• TASK DIRECTIONS:
Reproduce the full listing that appears beneath this instruction exactly.

———

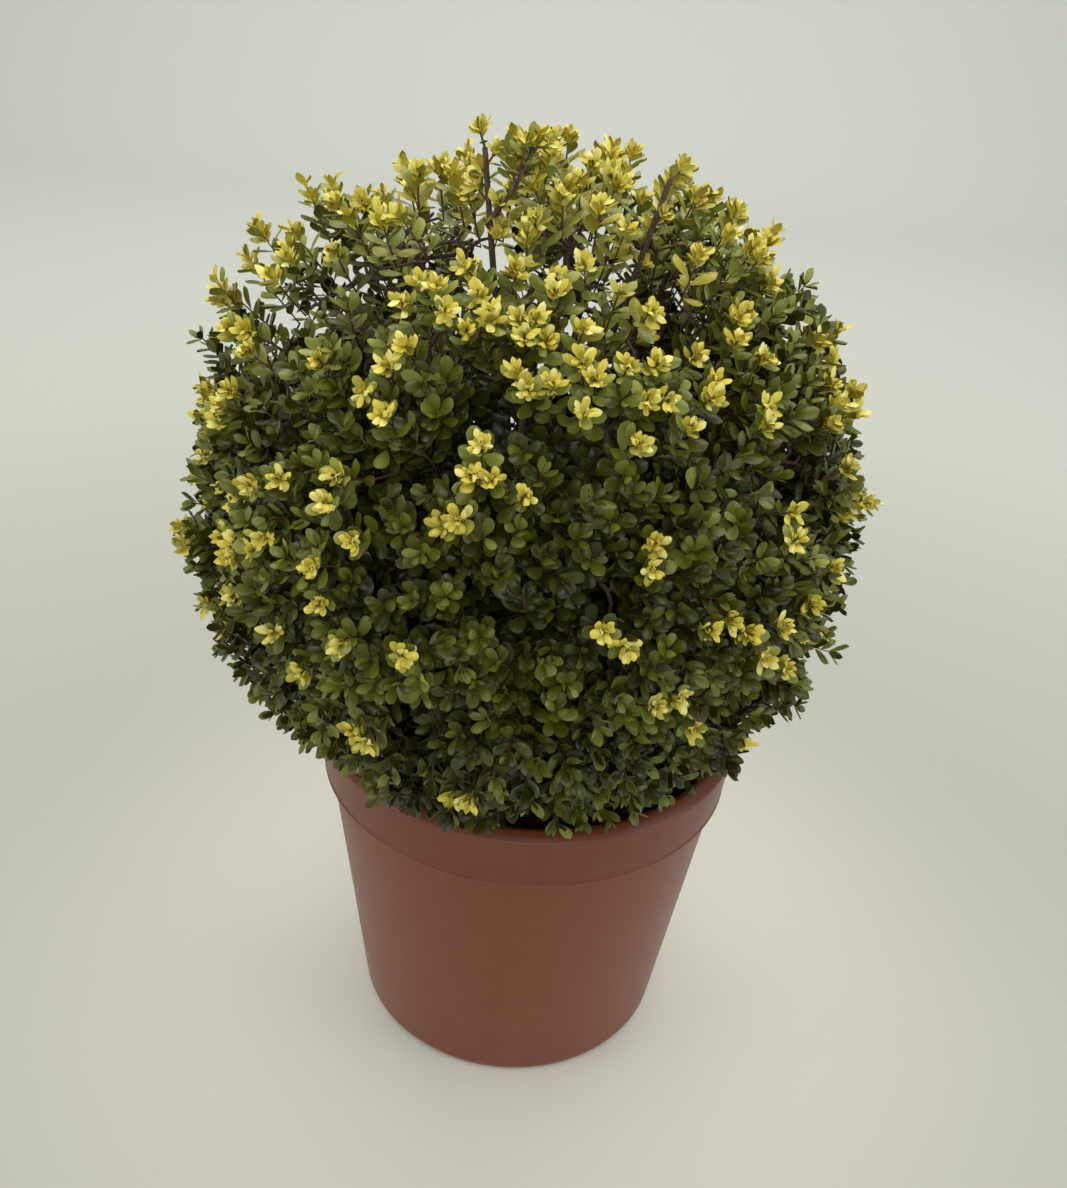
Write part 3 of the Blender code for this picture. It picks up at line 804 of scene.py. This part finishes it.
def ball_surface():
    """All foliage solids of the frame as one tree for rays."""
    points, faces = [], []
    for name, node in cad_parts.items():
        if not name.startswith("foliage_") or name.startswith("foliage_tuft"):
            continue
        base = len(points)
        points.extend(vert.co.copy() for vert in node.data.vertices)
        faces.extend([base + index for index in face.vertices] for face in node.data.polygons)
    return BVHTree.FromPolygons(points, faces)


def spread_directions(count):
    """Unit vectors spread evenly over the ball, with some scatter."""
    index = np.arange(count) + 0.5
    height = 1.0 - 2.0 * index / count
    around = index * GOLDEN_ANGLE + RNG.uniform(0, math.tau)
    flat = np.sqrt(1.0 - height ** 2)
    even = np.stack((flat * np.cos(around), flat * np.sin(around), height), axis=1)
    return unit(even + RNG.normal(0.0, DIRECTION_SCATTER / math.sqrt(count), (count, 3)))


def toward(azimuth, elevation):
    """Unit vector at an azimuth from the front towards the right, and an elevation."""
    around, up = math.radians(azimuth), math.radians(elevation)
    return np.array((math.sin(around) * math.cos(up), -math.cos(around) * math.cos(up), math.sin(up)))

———

• TASK SOLUTION:
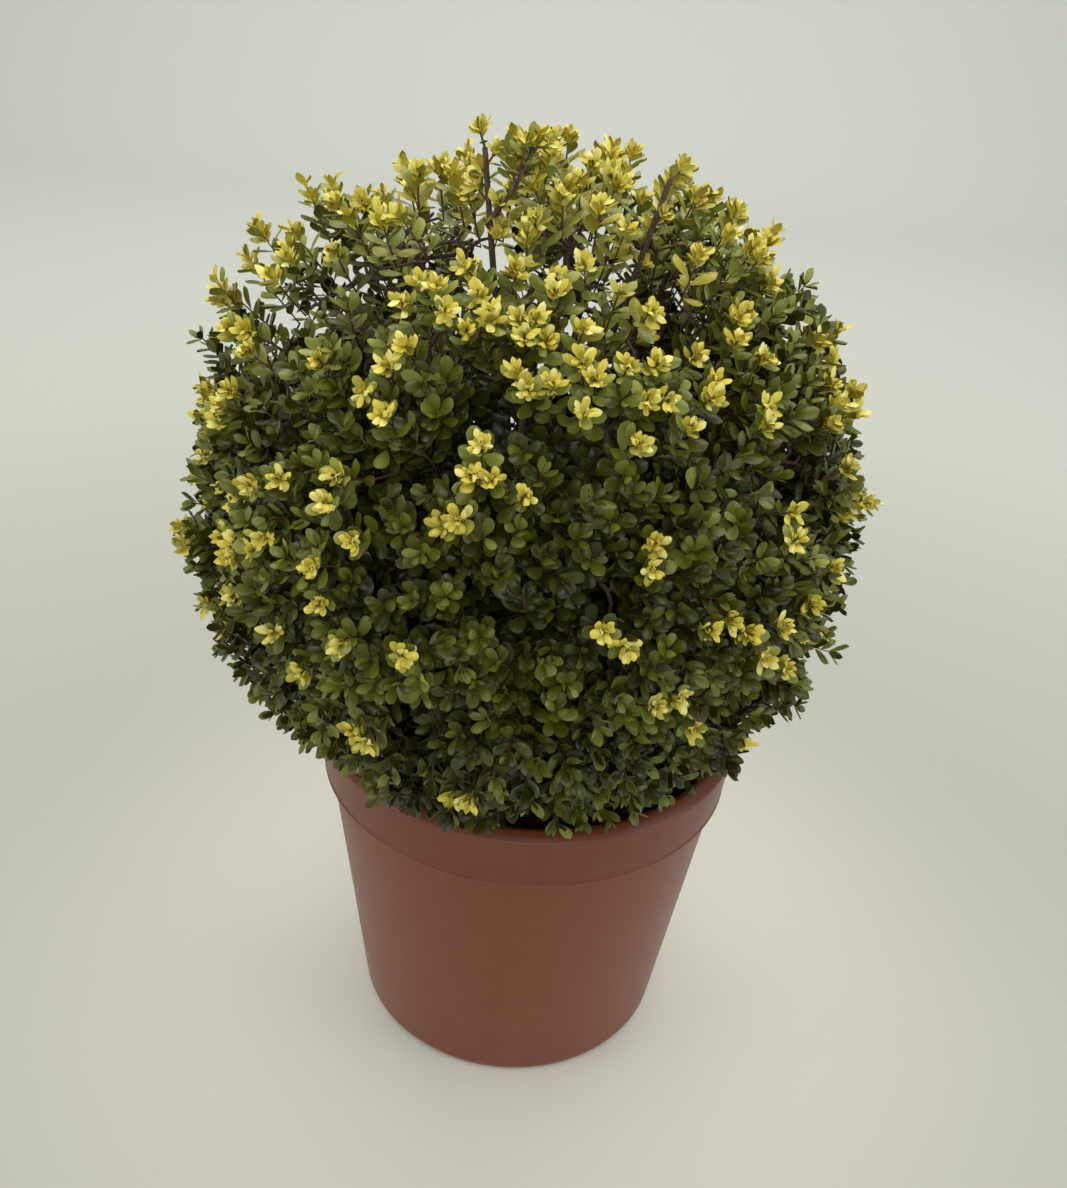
Write part 3 of the Blender code for this picture. It picks up at line 804 of scene.py. This part finishes it.
def ball_surface():
    """All foliage solids of the frame as one tree for rays."""
    points, faces = [], []
    for name, node in cad_parts.items():
        if not name.startswith("foliage_") or name.startswith("foliage_tuft"):
            continue
        base = len(points)
        points.extend(vert.co.copy() for vert in node.data.vertices)
        faces.extend([base + index for index in face.vertices] for face in node.data.polygons)
    return BVHTree.FromPolygons(points, faces)


def spread_directions(count):
    """Unit vectors spread evenly over the ball, with some scatter."""
    index = np.arange(count) + 0.5
    height = 1.0 - 2.0 * index / count
    around = index * GOLDEN_ANGLE + RNG.uniform(0, math.tau)
    flat = np.sqrt(1.0 - height ** 2)
    even = np.stack((flat * np.cos(around), flat * np.sin(around), height), axis=1)
    return unit(even + RNG.normal(0.0, DIRECTION_SCATTER / math.sqrt(count), (count, 3)))


def toward(azimuth, elevation):
    """Unit vector at an azimuth from the front towards the right, and an elevation."""
    around, up = math.radians(azimuth), math.radians(elevation)
    return np.array((math.sin(around) * math.cos(up), -math.cos(around) * math.cos(up), math.sin(up)))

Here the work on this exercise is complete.